Joan Judge

Current Fellow

Fellow: Awarded 2021

Field of Study: East Asian Studies

Competition: US & Canada

I am a Fellow of the Royal Society of Canada and a cultural historian of modern China. Three pivotal concerns drive my research: the material constitution of ideas, the cross-cultural interpenetration of epistemologies, and the refinement of historical method. My contributions in these areas include three monographs: Print and Politics: ‘Shibao’ and the Culture of Reform in Late Qing China (1996), The Precious Raft of History: The Past, the West, and the Woman Question in China (2008), and Republican Lens: Gender, Visuality, and Experience in the Early Chinese Periodical Press (2015).

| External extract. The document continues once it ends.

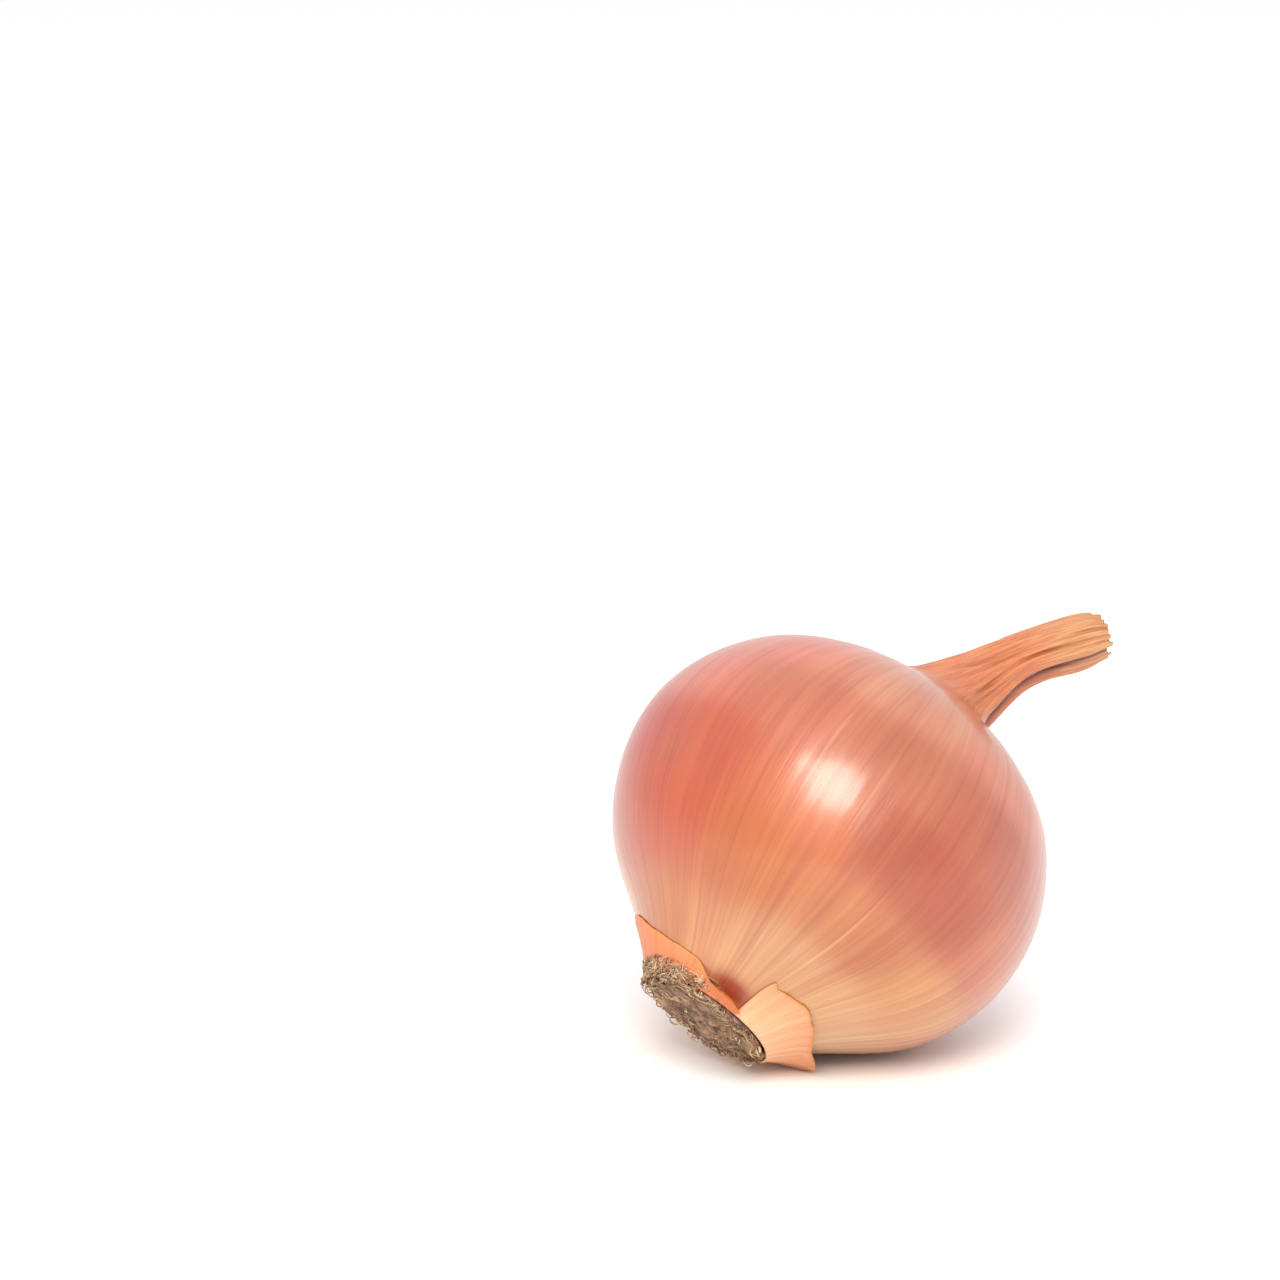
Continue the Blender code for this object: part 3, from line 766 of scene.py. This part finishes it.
def world():
    made = bpy.data.worlds.new("studio")
    made.use_nodes = True
    made.node_tree.nodes["Background"].inputs["Color"].default_value = (1.0, 1.0, 1.0, 1)
    made.node_tree.nodes["Background"].inputs["Strength"].default_value = 1.0
    bpy.context.scene.world = made


def area(name, azimuth, elevation, distance, size, power, colour=(1, 1, 1)):
    """A soft square light that looks at the onion. Azimuth 0 is in front, -90 is at -X."""
    az, el = math.radians(azimuth), math.radians(elevation)
    back = Vector((math.sin(az) * math.cos(el), -math.cos(az) * math.cos(el), math.sin(el)))
    light = bpy.data.lights.new(name, "AREA")
    light.shape = "SQUARE"
    light.size = size
    light.energy = power
    light.color = colour
    obj = bpy.data.objects.new(name, light)
    bpy.context.scene.collection.objects.link(obj)
    obj.location = Vector((0, 0, 0.03)) + back * distance
    obj.rotation_euler = back.to_track_quat("Z", "Y").to_euler()


def camera():
    """The photograph's view: its line of sight to the bulb's middle, and the bulb low and right in the frame."""
    az, el = math.radians(-43.17), math.radians(16)
    back = Vector((math.sin(az) * math.cos(el), -math.cos(az) * math.cos(el), math.sin(el)))
    middle = Vector(placed(np.array([0.0, 0.0, 35.0])))
    distance = 0.9
    across, down = 822.5, 853.1            # where the bulb's middle falls in the 1280 frame
    scale = 5970.0                         # frame units to the metre at the bulb
    spot = middle + back * distance
    axis = back.copy()
    for _ in range(12):
        right = Vector((0, 0, 1)).cross(axis).normalized()
        up = axis.cross(right)
        d = middle - spot
        depth = -d.dot(axis)
        focal = scale * depth
        x, y = 640 + focal * d.dot(right) / depth, 640 - focal * d.dot(up) / depth
        axis = (axis + right * ((across - x) / focal) - up * ((down - y) / focal)).normalized()
    data = bpy.data.cameras.new("camera")
    data.sensor_width = 36
    data.lens = 36 * focal / 1280
    data.clip_start = 0.01
    data.clip_end = 50
    obj = bpy.data.objects.new("camera", data)
    bpy.context.scene.collection.objects.link(obj)
    obj.location = spot
    obj.rotation_euler = axis.to_track_quat("Z", "Y").to_euler()
    bpy.context.scene.camera = obj


floor()
world()
area("key_softbox", -44, 41, 0.9, 0.42, 7.6, (1.0, 0.96, 0.89))
camera()
bpy.context.scene.view_settings.view_transform = "Standard"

They also include collaborative work: three co-edited volumes—Beyond Exemplar Tales (2011), Women and the Periodical Press in China’s Long Twentieth Century (2018), and Women Warriors and National Heroes (2020)—together with an online database, “Early Chinese Periodicals Online.” My current project, “China’s Mundane Revolution: Cheap Print, Vernacular Knowledge, and Common Reading in the Long Republic, 1894-1955,” asserts the historical value of intellectual detritus. Shifting our attention from “knowledge what” to “knowledge how,” from the momentous to the mundane, it asks what lowly print editions, their heterogeneous brand of knowledge, and their inquiring readers can teach us about the vagaries—and failures—of China’s iconic 20th century revolutions.